Using or having variance encoded, the encoded bounding box representation is:

[(x_{center, gt} - x_{center, anchor}) / w_{anchor} / variance_0, (y_{center, gt} - y_{center, anchor}) / h_{anchor} / variance_1, ln(w_{gt} / w_{anchor}) / variance_2, ln(h_{gt} / h_{anchor}) / variance_3]

`CodeTypeSSD::CORNER_SIZE`

Without using or having variance encoded, the encoded bounding box representation is:

[(x_{min, gt} - x_{min, anchor}) / w_{anchor}, (y_{min, gt} - y_{min, anchor}) / h_{anchor}, (x_{max, gt} - x_{max, anchor}) / w_{anchor}, (y_{max, gt} - y_{max, anchor}) / h_{anchor}]

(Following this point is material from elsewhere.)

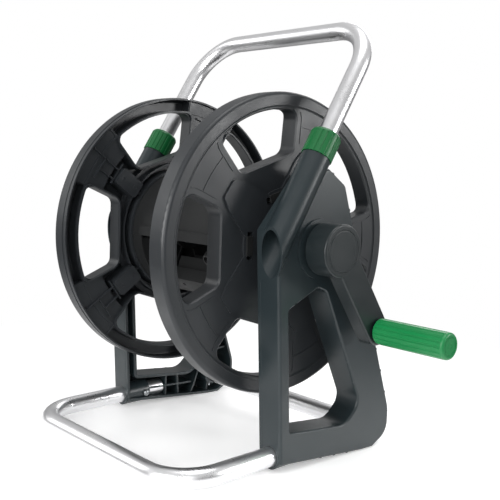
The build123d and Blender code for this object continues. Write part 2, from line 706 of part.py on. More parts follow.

Using or having variance encoded, the encoded bounding box representation is:

[(x_{min, gt} - x_{min, anchor}) / w_{anchor} / variance_0, (y_{min, gt} - y_{min, anchor}) / h_{anchor} / variance_1, (x_{max, gt} - x_{max, anchor}) / w_{anchor} / variance_2, (y_{max, gt} - y_{max, anchor}) / h_{anchor} / variance_3]

`CodeTypeSSD::TF_CENTER`

Using or having variance encoded, the encoded bounding box representation is:

[(y_{center, gt} - y_{center, anchor}) / h_{anchor} / variance_0, (x_{center, gt} - x_{center, anchor}) / w_{anchor} / variance_1, ln(h_{gt} / h_{anchor}) / variance_2, ln(w_{gt} / w_{anchor}) / variance_3]

Note: This code is almost the same to CodeTypeSSD::CENTER_SIZE using variance encoded except that the order of coordinates were different.

`inputOrder`

When converting the frozen graph pb file to the unified framework format uff file using convert-to-uff, make sure to generate a human readable graph file with argument -t. The order of the tensor inputs to the plugin will be exactly the same to the order of tensor inputs in the corresponding node shown in the human readable graph file.

Additional resources

The following resources provide a deeper understanding of the nmsPlugin plugin:

Networks:

License

For terms and conditions for use, reproduction, and distribution, see the TensorRT Software License Agreement documentation.

Changelog

June 2023 Add deprecation note.

May 2019 This is the first release of this README.md file.

Known issues

There are no known issues in this plugin.